最小生成树。有权无向图。把所有点连通起来的最小权重。
k算法:
// Kruskal算法模版(洛谷)
// 静态空间实现
// 测试链接 : https://www.luogu.com.cn/problem/P3366
import java.io.BufferedReader;
import java.io.IOException;
import java.io.InputStreamReader;
import java.io.OutputStreamWriter;
import java.io.PrintWriter;
import java.io.StreamTokenizer;
import java.util.Arrays;
// 时间复杂度O(m * log m) + O(n + m)
public class Main {
// 思路:根据边排序。从小到大。遍历边。
// 俩个点合并。
// 如果边的俩个点已经合并过了。
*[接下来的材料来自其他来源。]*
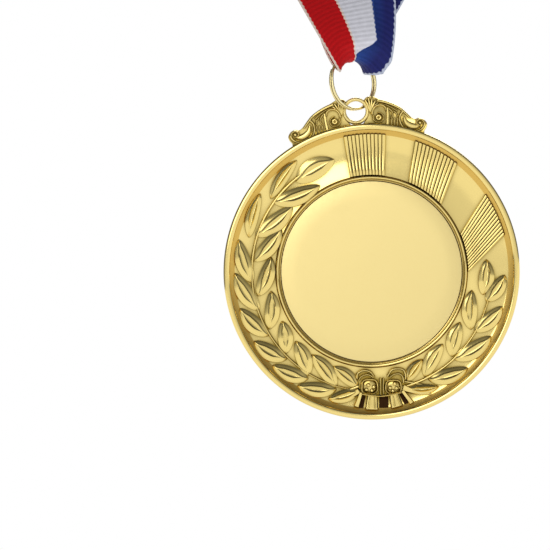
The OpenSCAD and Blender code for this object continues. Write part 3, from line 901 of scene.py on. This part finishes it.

那么就跳过。
// 结束条件:收集到了n-1条边。
public static int MAXN = 5001;
public static int MAXM = 200001;
public static int[] father = new int[MAXN];
// u, v, w
public static int[][] edges = new int[MAXM][3];
public static int n, m;
public static void build() {
for (int i = 1; i <= n; i++) {
father[i] = i;
}
}
public static int find(int i) {
if (i != father[i]) {
father[i] = find(father[i]);
}
return father[i];
}
// 如果x和y本来就是一个集合,返回false
// 如果x和y不是一个集合,合并之后返回true
public static boolean union(int x, int y) {
int fx = find(x);
int fy = find(y);
if (fx != fy) {
father[fx] = fy;
return true;
} else {
return false;
}
}
public static void main(String[] args) throws IOException {
BufferedReader br = new BufferedReader(new InputStreamReader(System.in));
StreamTokenizer in = new StreamTokenizer(br);
PrintWriter out = new PrintWriter(new OutputStreamWriter(System.out));
while (in.nextToken() != StreamTokenizer.TT_EOF) {
n = (int) in.nval;
in.nextToken();
m = (int) in.nval;
build();
for (int i = 0; i < m; i++) {
in.nextToken();
edges[i][0] = (int) in.nval;
in.nextToken();
edges[i][1] = (int) in.nval;
in.nextToken();
edges[i][2] = (int) in.nval;
}
Arrays.sort(edges, 0, m, (a, b) -> a[2] - b[2]);
int ans = 0;
int edgeCnt = 0; // 收集的边的个数。
for (int[] edge : edges) {
if (union(edge[0], edge[1])) {
edgeCnt++;// 有效边+1
ans += edge[2]; // 答案累计
}
}
out.println(edgeCnt == n - 1 ? ans : "orz");
}
out.flush();
out.close();
br.close();
}
}